On Dec. 16 the Ranger entered Portland, City of Roses, which had just had a snowstorm.  They parked in the slush and took the street car to the post office to see whether their banker had sent the next installment of funds.  Disappointed, they walked back along Broadway.  "My sakes!" exclaimed Beulah's journal.  "The streets were full of people going hither and thither, with arms full of parcels, umbrellas, evidently doing some of their Christmas shopping."  The Ranger found a temporary port at the parking lot of the First Congo church. It seemed a safe and respectable place.  The only scary incident was when the little camp stove flared out and started a minor fire, but with everything constantly soaked, it was easy to control by simply setting the stove out in the rain.  Beulah was impressed at the constant supply of fresh soft water and collected it in a bucket hung under the Ranger eaves so she could wash lingerie.

First Congregational Church of Portland, Oregon

Though they were there to look for business connections, they took time to enjoy the big city.  The very first night they attended the Pantages Theatre (60 cents each) where Babe Ruth was supposed to make an appearance.  Beulah reported "the vaudeville . . . consisted of statuesque posing pictures.  Norma with her magic golden violin which played the tunes the audience requested."  A performer on the Wonder Organ rose up out of the stage.  The movie was "No Man's Gold," a cowboy Western with a girl horseman as the heroine.  Since the cowboy's horse was named "Tony," the movie must have been one of Tom Mix's.  Babe Ruth smashed a hole in a paper curtain with his bat and stepped through the hole to offer a twenty minute talk about baseball.

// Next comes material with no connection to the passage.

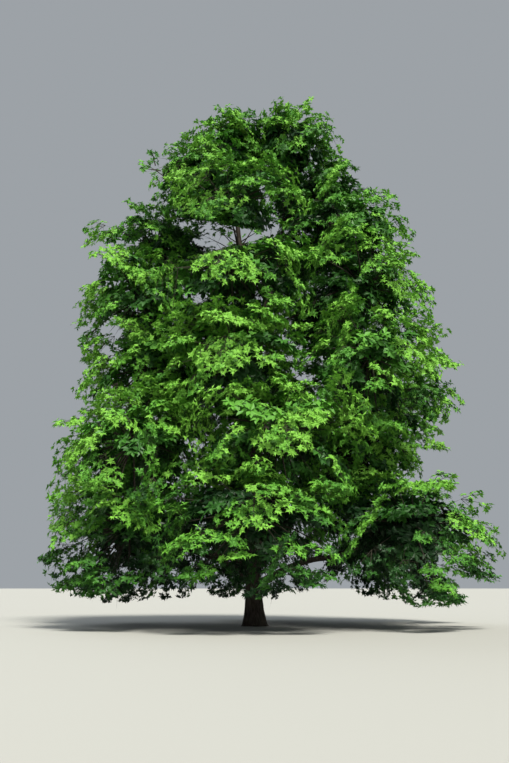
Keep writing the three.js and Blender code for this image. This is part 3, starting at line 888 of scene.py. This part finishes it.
fan = along_limb(FAN, trunk_at, fan_way)
leader_side = along_limb(
    LEADER_SPRAYS, lambda z: limb_at(limbs["second_leader"], z)[0], leader_way)

draw = np.random.default_rng(1907)
spray_sets, branch_sets = [], []
for number, mass in enumerate(masses):
    grown = [sprays_of(mass, number, order, draw) for order in range(len(RANKS))]
    for made, branches in [*grown, apron_of(mass, number, draw)]:
        spray_sets.append(made)
        branch_sets.append(branches)
spray_sets.append(loose_sprays("high_foliage_1", 1, *fan, TO_THE_FRONT))
spray_sets.append(loose_sprays("shoulder_foliage_left", 1, *SPRIG, TO_THE_FRONT))
spray_sets.append(loose_sprays("top_foliage_right", 0, *leader_side, TO_THE_LIGHT))
sprays = stacked(spray_sets)
branches = [np.concatenate([made[k] for made in branch_sets]) for k in range(3)]
print(len(sprays["root"]), "sprays on", len(branches[0]), "branches")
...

Shopping was at the farmer's market and included lots of seafood.  There was a machine that automatically made donuts, something like the one at the Walnut Park Fred Meyer when I was a kid.  They respectively made much use of both the YMCA and the YWCA, where Beulah watched children decorating a Christmas tree.  They did a lot of reading.  Beulah was WCTU (Women's Christian Temperance Union).

World Forestry Center

On Monday Sam walked up to "Monkey Ward" and discovered “a huge structure of monstrous fir logs built in picturesque and rustic style” -- the Forestry Center which has since burned down.  It was very like the Big Hotel in East Glacier.  On Tuesday they went down to the waterfront and walked among “the more unpoetic but pretty serious and important side of Portland’s busy life.”  All converted to park now.  “Just a little way from the 'Oregon' were two huge sailing vessels at anchor.  Their rigging, masts, etc. were all a mystery to me.”

The Battleship Oregon

A typical meal was “broiled halibut, potatoes, apples with cream, bread and butter.”   They ate a lot of cheese and soda crackers.  No salads. Finally their check came after New Year’s so they could go on, but just at Christmas they located friends from Manitoba who invited them for a much enjoyed day over in St. Johns.  They took in other Broadway shows but also, by accident, attended the Congregational Church’s annual budget meeting.  “They already had $2100 appropriated but wished to raise $2,000.  Their minister’s salary was $5,000 and his assistant $2,500 per annum.  They wish to raise their year’s income or pledge total to $30,000.”  That included some extra for insurance and the music program.


Council Crest was a marvel to these prairie folks.  Three times they dressed in their best and took the streetcar to the top to gaze at the Cascade Mountains.  If you wanted to call it “nature worship,” you’re welcome.  They found a bookstore where Beulah bought “Montgomery’s U.S. History” and Sam bought Darwin’s “Origin of the Species,” and THAT is the rest of the story.  Sam put new brake bands on the Ranger and Beulah bought a new nib for her “little Waterman fountain pen.”  The charms of Broadway were wearing thin, though Beulah thought Sam enjoyed the “20 chorus girls” in a recent show.

By January 2, 1927, the check had arrived so the intrepid and earnest pair fired up the Ranger and set out over the Burnside Bridge, along Sandy Boulevard, and up the Columbia Gorge, the most amazing thing they’d seen yet.  They got as far as Bonneville (no dam yet) before camping for the night -- a little past middle-aged, still full of dreams, and carrying their little house with them.  Beulah recorded,  “we went to sleep with the music of the rain pattering on the roof, which, to me, is nearly always soothing if I know everything is snug.”  These sights remained family icons for the next generation.